DLA Piper’s 2016 Compliance & Risk Report: CCOs Under Scrutiny has been released against the backdrop of the Justice Department’s appointment of Hui Chen as its first-ever compliance counsel, and the release of the Yates Memo, which outlined a plan to prosecute individual corporate employees and incentivize reforms.

“Between the DOJ’s memorandum and the SEC’s latest initiatives, there’s considerable rhetoric driving the government’s renewed focus on corporate misconduct and the prosecution of company executives,” said Brett Ingerman, co-chair of DLA Piper’s Global Governance and Compliance practice. “The most revelatory parts of this survey lie in the specific feedback from compliance officers who are facing increased personal accountability for organizational misdeeds whether they perpetrated the wrongdoing or not.”

The survey results demonstrate that the majority of CCOs are deeply concerned, especially those at private companies within the most heavily regulated industries, including financial services, healthcare and chemicals. Compounded with the fact that nearly a quarter of respondents don’t believe they have adequate resources to address emerging issues, many are likely to experience acute anxiety in this shifting compliance landscape.
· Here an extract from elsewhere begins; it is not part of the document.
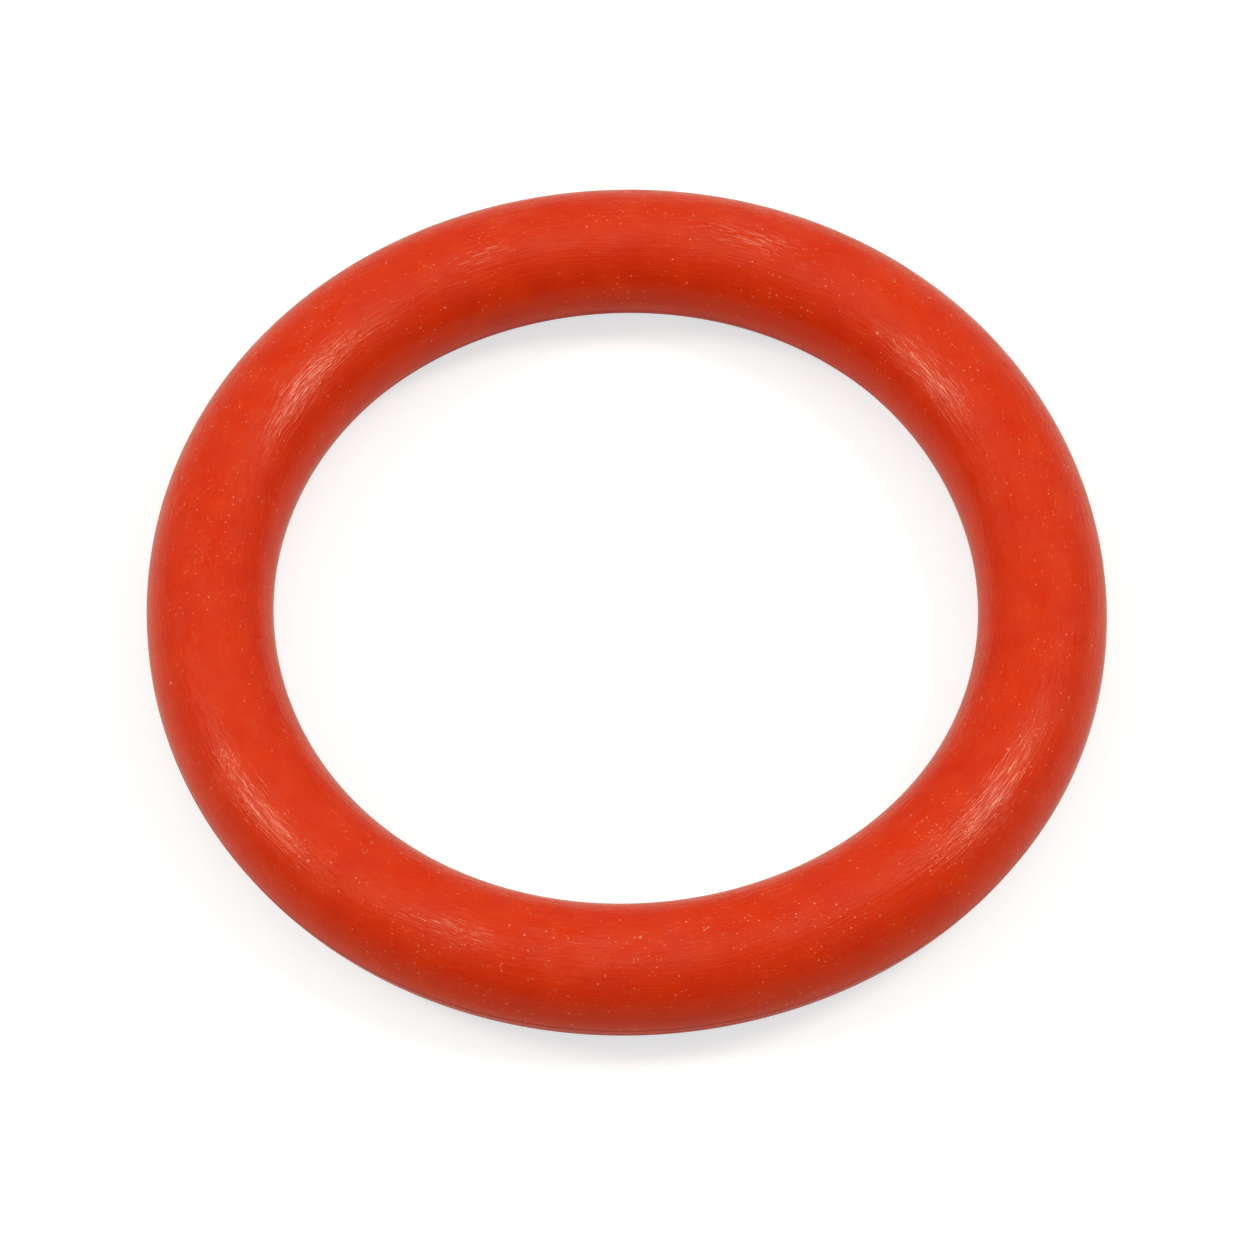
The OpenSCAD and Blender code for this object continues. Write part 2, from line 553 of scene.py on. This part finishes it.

An overwhelming majority of survey respondents predicted greater scrutiny with Chen in her new position, and nearly two-thirds said that federal oversight would affect their decisions to remain or accept positions as compliance officers. A full 77% of respondents believe Chen will intensify the pursuit of cases against CCOs, and nearly all (99%) said they expect her to intensify the scrutiny of compliance programs overall.

According to one CCO in the report: “If it’s a higher-risk company or one with a prosecutorial history, you’re going to weigh the risk of whether it could destroy your career and your personal life.”

Nearly a third (32%) rated increased personal liability as extremely concerning. Also, concern was higher (89%) among respondents from private companies. And, 65% of respondents said the public statements made by the SEC and DOJ have given them pause when considering current and future CCO roles which, in turn, could affect the pool of candidates.

“Given the high stakes involved, it’s imperative that compliance officers identify and address new risk areas and blind spots in order to promote ethical and compliant business cultures, but also to protect themselves against potential legal action,” Ingerman added.

Not surprisingly, cybersecurity, data privacy and regulatory risk (Dodd-Frank, ACA and FCPA) were the respondents’ great compliance concerns, and their spending tracked closely with those areas. Additionally, 77% said they have business continuity and disaster recovery programs and crisis response teams in place, and 66% indicated that monitoring was the weakest area of their compliance program.

When assessing resources, clout and board access to best perform their jobs, only a third of respondents said they had such support “to a great extent.” Furthermore, 28% don’t think they have sufficient budget, and 27% don’t know whether they do or not.